Fosston man to open weekly farmers market in East Polk County Heritage CenterQuinn Olson says it’s a way to get better, fresher food out there in a more convenient way. A 1986 graduate of the high school in Fosston, which is about 60 miles southeast of East Grand Forks on U.S. Highway 2, Olson lived in California for about 20 years before moving back a little more than a year ago to care for his mother.
By: Stephen J. Lee, Grand Forks Herald
A Fosston, Minn., man plans to open a farmers market in the Polk County city every Saturday starting May 1 and running all summer.
Quinn Olson says it’s a way to get better, fresher food out there in a more convenient way.
A 1986 graduate of the high school in Fosston, which is about 60 miles southeast of East Grand Forks on U.S. Highway 2, Olson lived in California for about 20 years before moving back a little more than a year ago to care for his mother.
Last summer, he made lefse and sold it in Bemidji’s four-days-a-week farmers market.
And this wasn’t small-potatoes lefse.
“I put a twist on it, and made it with different flavors,” said Olson. “I had a roasted garlic version, a rosemary-and-cracked-black-pepper lefse and a sweet potato lefse.”
Despite scandalizing a few veteran lefse-makers, Olson sold out his batch “in about an hour.”
Leading him to conclude a general principle: “People like lefse.”
He also figured it would be good to not have to drive to Bemidji to sell his specialty lefse.
Once a restaurant owner in California, he’s got an interest in promoting healthier eating, he said.
“Fosston has had a farmers market sporadically, usually it’s held on a special occasion, like the Fourth of July,” he said. “But this year I’m taking over and we will try to do it regularly every Saturday.”
It will be a tourism boon, because the market will be held on the grounds of the East Polk County Heritage Center on the east side of Fosston.
“They give tours, and were interested in having more activity there,” he said of the site along U.S. Highway 2.
Though Internet listings, including Facebook, he’s collected about 200 people “who are really chomping at the bit,” for the market to open.
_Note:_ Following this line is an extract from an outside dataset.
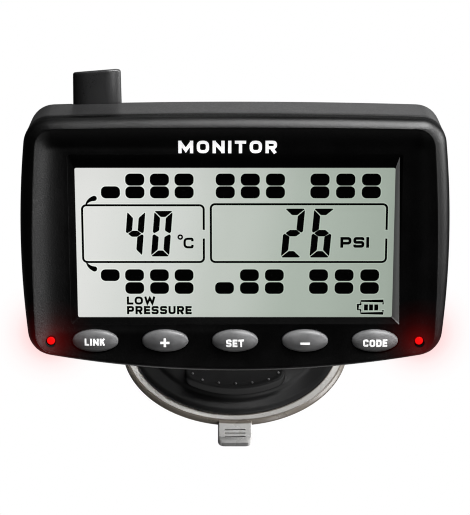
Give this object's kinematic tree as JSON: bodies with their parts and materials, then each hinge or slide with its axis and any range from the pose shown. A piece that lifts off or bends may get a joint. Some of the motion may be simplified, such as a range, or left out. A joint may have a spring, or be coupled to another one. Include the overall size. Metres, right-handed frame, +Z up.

The plan is to begin at 8 a.m. May 1 and do it again every Saturday. “We will kind of go until 2 in the afternoon or whenever we sell out.”
He figures about 15 sellers will start out and hopes to grow it from there, so to speak.
Sellers have to abide by Minnesota’s laws for farmer’s markets, which can be accessed by going to his Web site, www.fosston
That means freshly baked bread, home-grown honey, and homemade jams and jellies are cool, as well as whatever someone grows in a garden along the lines of fruits, vegetables and herbs.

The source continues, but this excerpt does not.